Archive for March, 2007

Are Your Relationships Sustainable?

While the term sustainable is generally used to describe an economic approach to the environment, I also use the term to describe a larger philosophy and approach towards life that might be less obvious. If I describe a relationship as “sustainable,” what picture does that paint for you? Well, there are two principal relationships that this encompasses: the relationship you have with your self and the relationship you have with others. The significance of these two parts is that a sustainable relationship with others is not possible without first having a sustainable one with oneself. In this context, sustainable would suggest that a person does not require additional outside sources to manifest their happiness.

In order to achieve a sustainable relationship with yourself, you first need to like yourself, and not in a superficial way. We are each dealt an imperfect hand when we are born and therefore we each are blessed with assets and deficits. We have to make peace with our imperfections and embrace the gifts we have to offer. Unfortunately, in a media driven world where we put more faith in the projected images than we do our individual experience, this is not an easy challenge. However, when you do become your best friend, critic and advocate, you will have gone a long way toward achieving sustainability of self. Essentially you need to like your self and what you have to offer people. To put it another way – if you don’t like yourself, what are you actually offering the other person? The goal is to avoid co-dependent relationships where individuals seek validation and a sense of self-worth through the dependency of others upon them and vice-versa.

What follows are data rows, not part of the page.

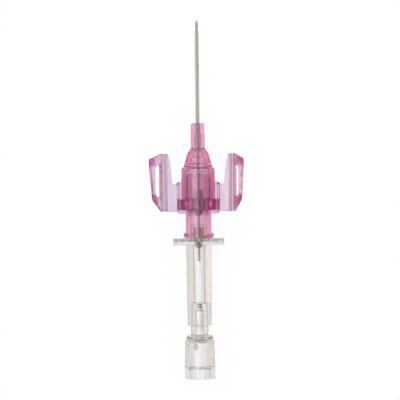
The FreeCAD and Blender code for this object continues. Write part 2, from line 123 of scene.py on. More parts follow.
# The light tent. Pale cloth all round, under the table too: bright straight below, dim and warm near
# the table's level, cooler above, with one wide softbox. The camera itself sees a plain white backdrop.
# The bands run from straight down, 0, past level, 0.5, to straight up, 1.
tent_bands = ((0.00, (0.82, 0.825, 0.86)), (0.10, (0.86, 0.85, 0.86)), (0.16, (0.90, 0.82, 0.74)),
              (0.225, (0.84, 0.73, 0.63)), (0.30, (0.64, 0.60, 0.56)), (0.40, (0.42, 0.40, 0.38)),
              (0.50, (0.28, 0.28, 0.29)), (0.50, (0.50, 0.41, 0.34)), (0.56, (0.66, 0.56, 0.47)),
              (0.625, (0.84, 0.81, 0.77)), (0.75, (0.88, 0.88, 0.89)), (1.00, (0.84, 0.85, 0.88)))
backdrop_white = (0.96, 0.96, 0.96, 1)
softbox_place = (-0.22, 0.10, 0.55)
softbox_width = 0.45
softbox_power = 1.2
tent_side = 0.7                 # sideways part of a direction at which the side tints end

tent = bpy.data.worlds.new("light_tent")
scene.world = tent
tent.use_nodes = True
nodes = tent.node_tree.nodes
nodes.clear()
output = nodes.new("ShaderNodeOutputWorld")
cloth = nodes.new("ShaderNodeBackground")
backdrop = nodes.new("ShaderNodeBackground")
choice = nodes.new("ShaderNodeMixShader")
path = nodes.new("ShaderNodeLightPath")
place = nodes.new("ShaderNodeTexCoord")
split = nodes.new("ShaderNodeSeparateXYZ")
side = nodes.new("ShaderNodeMapRange")
rise = nodes.new("ShaderNodeMapRange")
is_above = nodes.new("ShaderNodeMath")
height = banded(nodes, tent_bands)
tinted = banded(nodes, side_tints)
whole = nodes.new("ShaderNodeMix")
side.inputs["From Min"].default_value = -tent_side
side.inputs["From Max"].default_value = tent_side
rise.inputs["From Min"].default_value = -1.0
is_above.operation = "GREATER_THAN"
is_above.inputs[1].default_value = 0.0
whole.data_type = "RGBA"
whole.blend_type = "MULTIPLY"
backdrop.inputs["Color"].default_value = backdrop_white
linked(tent.node_tree,
       (place.outputs["Generated"], split.inputs[0]),
       (split.outputs["Z"], rise.inputs["Value"]),
       (rise.outputs["Result"], height.inputs["Fac"]),
       (split.outputs["Z"], is_above.inputs[0]),
       (is_above.outputs[0], whole.inputs["Factor"]),
       (split.outputs["X"], side.inputs["Value"]),
       (side.outputs["Result"], tinted.inputs["Fac"]),
       (height.outputs["Color"], whole.inputs["A"]),
       (tinted.outputs["Color"], whole.inputs["B"]),
       (whole.outputs["Result"], cloth.inputs["Color"]),
       (path.outputs["Is Camera Ray"], choice.inputs["Fac"]),
       (cloth.outputs[0], choice.inputs[1]),
       (backdrop.outputs[0], choice.inputs[2]),
       (choice.outputs[0], output.inputs["Surface"]))

lamp = bpy.data.lights.new("softbox", "AREA")
lamp.size = softbox_width
lamp.energy = softbox_power
softbox = bpy.data.objects.new("softbox", lamp)
softbox.location = softbox_place
softbox.rotation_euler = (-Vector(softbox_place)).to_track_quat("-Z", "Y").to_euler()
softbox.visible_camera = False
scene.collection.objects.link(softbox)

scene.view_settings.view_transform = "Standard"
scene.cycles.max_bounces = 32
scene.cycles.transmission_bounces = 32
scene.cycles.glossy_bounces = 12

# The camera looks straight down from well above, as a catalogue camera does over a table. The
# cannula lies a touch aslant in its picture.
picture_height = 104.6 * mm
lens_length = 200.0
film_width = 36.0
camera_x = 0.43 * mm
camera_y = 1.21 * mm
camera_roll = -0.61             # degrees
camera_data = bpy.data.cameras.new("camera")
camera_data.lens = lens_length
camera_data.sensor_width = film_width
camera_data.clip_start = 0.01
camera = bpy.data.objects.new("camera", camera_data)
tube_low, tube_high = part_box("catheter_tube")
axis_height = (tube_low.z + tube_high.z) / 2
camera.location = (camera_x, camera_y, axis_height + picture_height * lens_length / film_width)
camera.rotation_euler = (0, 0, math.radians(camera_roll))
scene.collection.objects.link(camera)
scene.camera = camera

# The catheter. An extruded fluoropolymer tube, drawn down to a soft conical tip and belled out at
# its rear over a metal funnel. It is milky, and the needle shows through it as warm grey.
luer_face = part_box("hub_socket")[0].y
round_steps = 5
crease = 32.0                   # degrees, the least turn of an edge that shows as an edge
contact = 0.005                 # overlap of clear pieces that touch all over, so no gap shows


def rear_and_front(node):
    """Rear and front end of a node, in millimetres ahead of the mouth of the luer socket."""
    low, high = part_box(node)
    return (low.y - luer_face) / mm, (high.y - luer_face) / mm


def half_width(node):
    """Half of a node's width across the needle, in millimetres."""
    low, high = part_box(node)
    return (high.x - low.x) / 2 / mm


def rounded(corners):
    """Points (radius, along) of an outline in millimetres. A third number rounds that corner."""
    points = []
    for number, corner in enumerate(corners):
        here = Vector(corner[:2])
        if len(corner) == 2:
            points.append(here)
            continue
        back = (Vector(corners[number - 1][:2]) - here).normalized()
        ahead = (Vector(corners[(number + 1) % len(corners)][:2]) - here).normalized()
        half = back.angle(ahead) / 2
        tangent = corner[2] / math.tan(half)
        middle = here + (back + ahead).normalized() * (corner[2] / math.sin(half))
        start = here + back * tangent - middle
        end = here + ahead * tangent - middle
        turn = start.angle(end)
        for step in range(round_steps + 1):
            share_end = math.sin(turn * step / round_steps) / math.sin(turn)
            share_start = math.sin(turn * (1 - step / round_steps)) / math.sin(turn)
            points.append(middle + start * share_start + end * share_end)
    return points


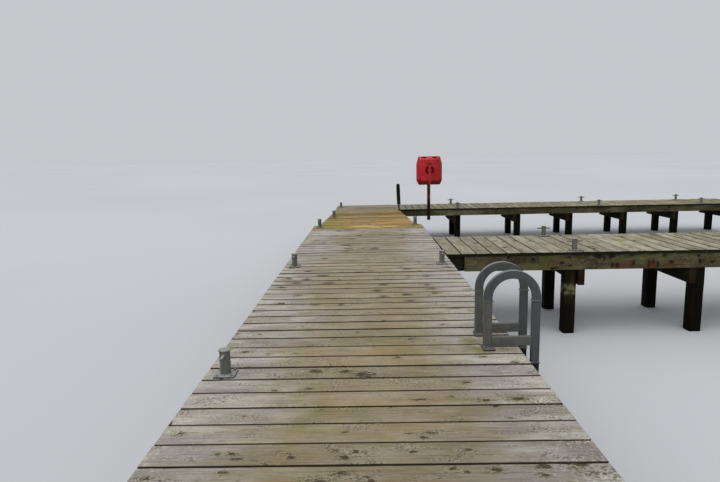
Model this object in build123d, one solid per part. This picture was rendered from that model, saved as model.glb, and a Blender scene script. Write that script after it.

The other part of the “sustainable relationship” equation is the other people in your life. Ideally, we are content with whom we are and what we have to offer. In such a scenario, you want to do your best to communicate who you are to others so that they can accept you on your terms – what you have to offer. In this way who you are attracts people. This would be counter to how we communicate now which is via social queues and images. Talking on a cell phone, for example, seems to be an effort to indicate one’s popularity and thus desirability. Driving certain brands of cars likewise communicate financial status and success to indicate desirability. But, when people try to attract others into their life based on these lynchpins, over time they cause doubt, undermine self-confidence and are unsustainable.

I once worked with a woman who told me she had always dreamed of being a “mud-flap girl”. I was clueless. She then pointed out that many tractor-trailers have mud-flaps with the silhouette of a busty woman on it. Well, this girl had surpassed her goal of looking like a mud-flap girl and faced the repercussions of attaining here dreams. After achieving her ideal, she then felt unappreciated as an individual – guys were only interested in her looks! She aimed for a social queue for her principal public identity and that is exactly what she got even if it wasn’t what she really wanted.

So often I see people initially attracted to others for their style or appearance, to later find out that they personally have little in common to sustain a relationship. This approach to relationships can leave couples in limbo for years, never happy and always depressed. And, if they have children, the codependent behaviors are both well studied and well learned. In the end, we only want people in our lives that appreciate us for who we are. The sooner in life we start forming meaningful relationships, first with our selves and then others, the sooner we will find happiness.